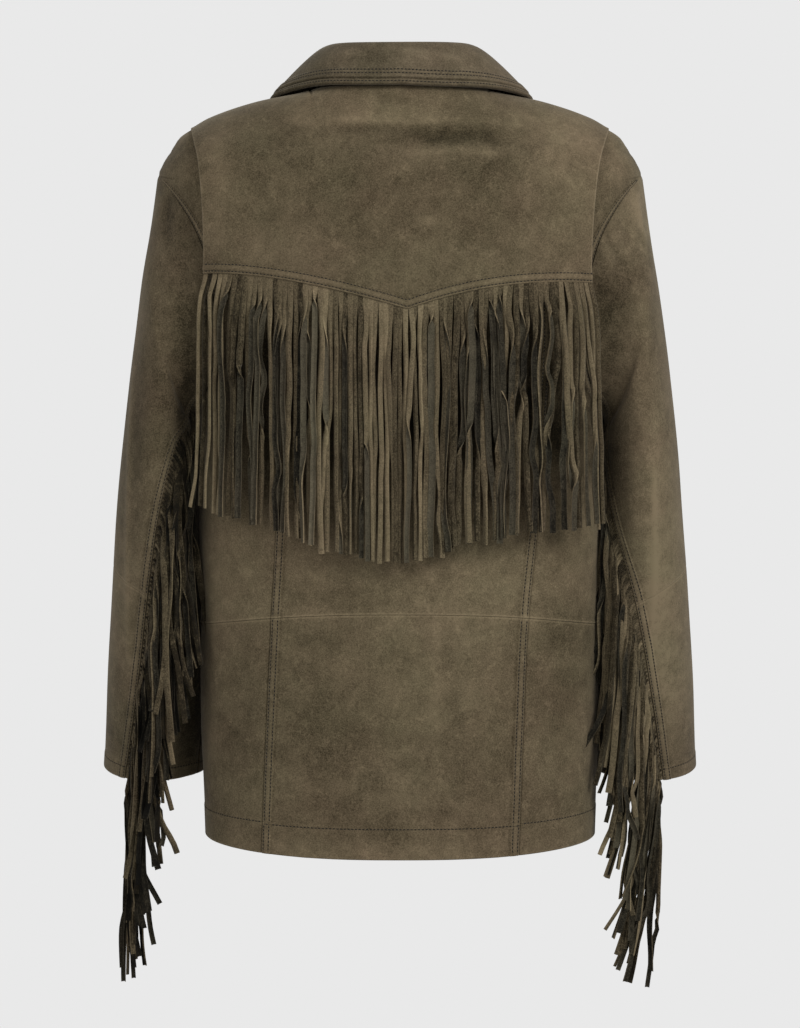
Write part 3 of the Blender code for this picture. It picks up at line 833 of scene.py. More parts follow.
LEFT_PATCHES = ((-236, -480, 12, 90, 0.2), (-212, -190, 14, 60, -0.02), (-200, -120, 24, 22, -0.18),
                (-190, -250, 12, 50, -0.12), (-192, -520, 16, 130, -0.6), (-188, -380, 9, 90, -0.7),
                (-205, -230, 30, 90, -0.1), (-245, -540, 30, 110, 0.4))
RIGHT_PATCHES = ((229, -430, 7, 110, 0.3), (238, -500, 22, 90, 0.2), (212, -250, 20, 70, 0.1),
                 (186, -190, 16, 40, -0.3), (183, -260, 12, 60, -0.25), (186, -520, 10, 130, -0.8),
                 (188, -380, 9, 90, -0.6),
                 (234, -440, 30, 170, 0.38), (215, -110, 30, 50, 0.6), (252, -540, 30, 90, 0.35))

# %% The sleeve panels
CUFF_HEM = hem_edge(CUFF_DEPTH)
UNDERARM_FULLNESS = 5.0 * MM  # the cloth on the inner side of a sleeve leans on the body
LEAN_FROM, LEAN_WIDTH = 0.204, 0.016
CAP_FROM, CAP_WIDTH, CAP_ROWS = 0.200, 0.015, 0.03  # where the cap's edge goes under the shoulder
CAP_IN, CAP_UP = 1.3 * MM, 2.2 * MM


def sleeve_surface(side, first, last):
    def surface(u, row):
        angle = mix(first, last, u)
        point = sleeve_point(side, angle, row)
        leaning = ease((LEAN_FROM - np.abs(point[..., 0])) / LEAN_WIDTH) * ease((row - 0.5) / 0.8)
        point[..., 0] -= side * UNDERARM_FULLNESS * leaning
        hidden = ease((np.abs(point[..., 0]) - CAP_FROM) / CAP_WIDTH) * fall(row, CAP_ROWS)
        point = point - hidden[..., None] * np.array([side * CAP_IN, 0, -CAP_UP])
        return point, sleeve_normal(side, angle, row)

    return surface


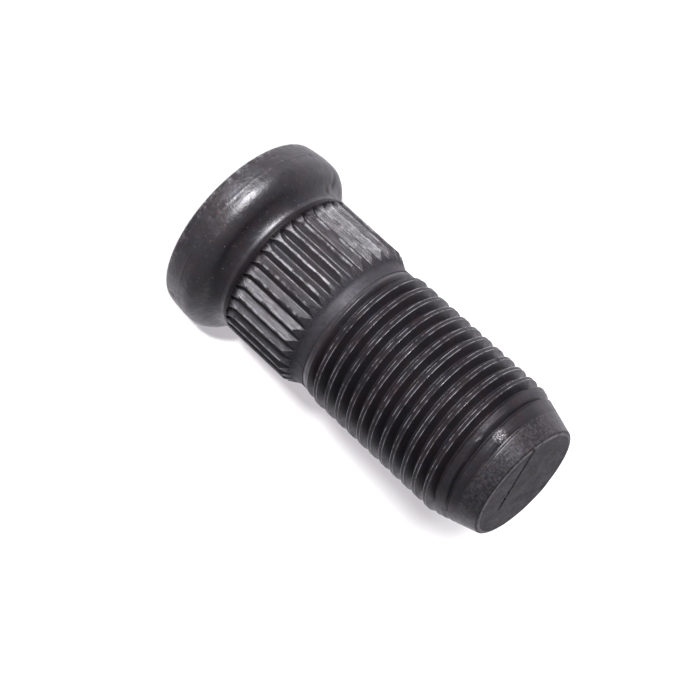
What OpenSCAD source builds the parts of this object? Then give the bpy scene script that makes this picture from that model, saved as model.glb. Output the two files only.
==============================
> [Problem to solve]
The entries above must be returned exactly.

> [Written response]
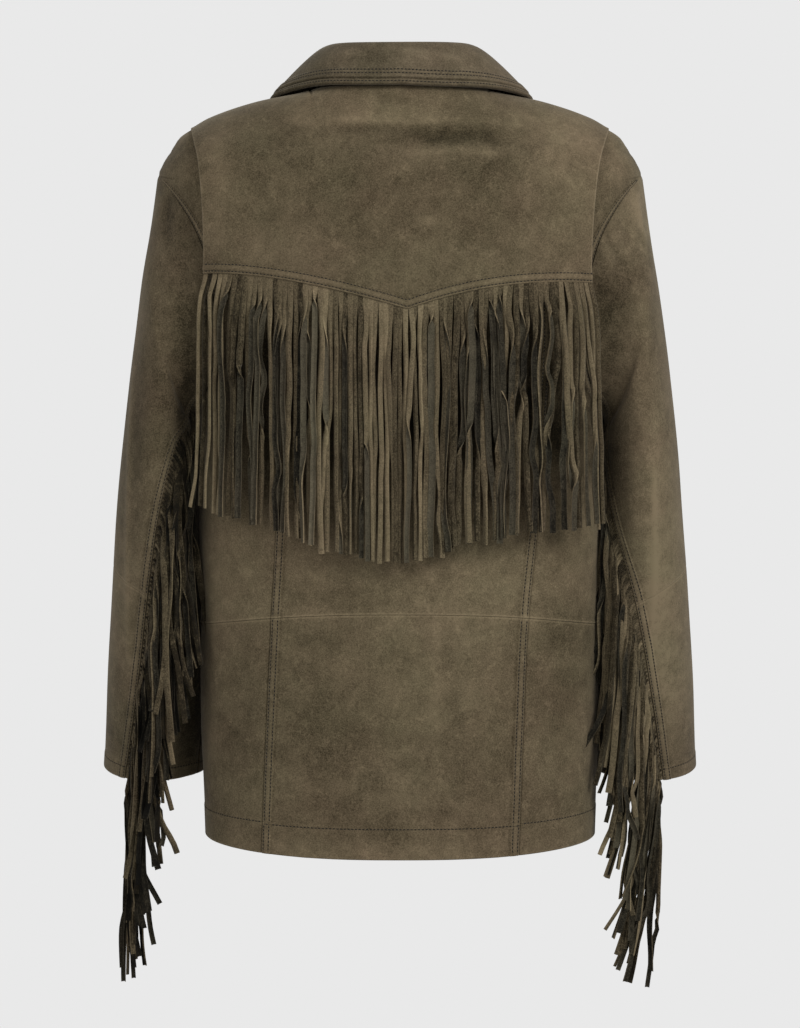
Write part 3 of the Blender code for this picture. It picks up at line 833 of scene.py. More parts follow.
LEFT_PATCHES = ((-236, -480, 12, 90, 0.2), (-212, -190, 14, 60, -0.02), (-200, -120, 24, 22, -0.18),
                (-190, -250, 12, 50, -0.12), (-192, -520, 16, 130, -0.6), (-188, -380, 9, 90, -0.7),
                (-205, -230, 30, 90, -0.1), (-245, -540, 30, 110, 0.4))
RIGHT_PATCHES = ((229, -430, 7, 110, 0.3), (238, -500, 22, 90, 0.2), (212, -250, 20, 70, 0.1),
                 (186, -190, 16, 40, -0.3), (183, -260, 12, 60, -0.25), (186, -520, 10, 130, -0.8),
                 (188, -380, 9, 90, -0.6),
                 (234, -440, 30, 170, 0.38), (215, -110, 30, 50, 0.6), (252, -540, 30, 90, 0.35))

# %% The sleeve panels
CUFF_HEM = hem_edge(CUFF_DEPTH)
UNDERARM_FULLNESS = 5.0 * MM  # the cloth on the inner side of a sleeve leans on the body
LEAN_FROM, LEAN_WIDTH = 0.204, 0.016
CAP_FROM, CAP_WIDTH, CAP_ROWS = 0.200, 0.015, 0.03  # where the cap's edge goes under the shoulder
CAP_IN, CAP_UP = 1.3 * MM, 2.2 * MM


def sleeve_surface(side, first, last):
    def surface(u, row):
        angle = mix(first, last, u)
        point = sleeve_point(side, angle, row)
        leaning = ease((LEAN_FROM - np.abs(point[..., 0])) / LEAN_WIDTH) * ease((row - 0.5) / 0.8)
        point[..., 0] -= side * UNDERARM_FULLNESS * leaning
        hidden = ease((np.abs(point[..., 0]) - CAP_FROM) / CAP_WIDTH) * fall(row, CAP_ROWS)
        point = point - hidden[..., None] * np.array([side * CAP_IN, 0, -CAP_UP])
        return point, sleeve_normal(side, angle, row)

    return surface


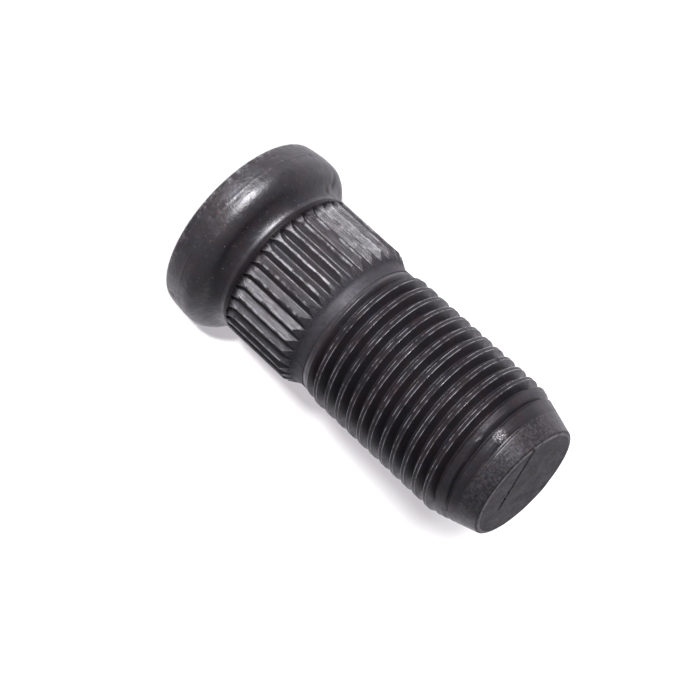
What OpenSCAD source builds the parts of this object? Then give the bpy scene script that makes this picture from that model, saved as model.glb. Output the two files only.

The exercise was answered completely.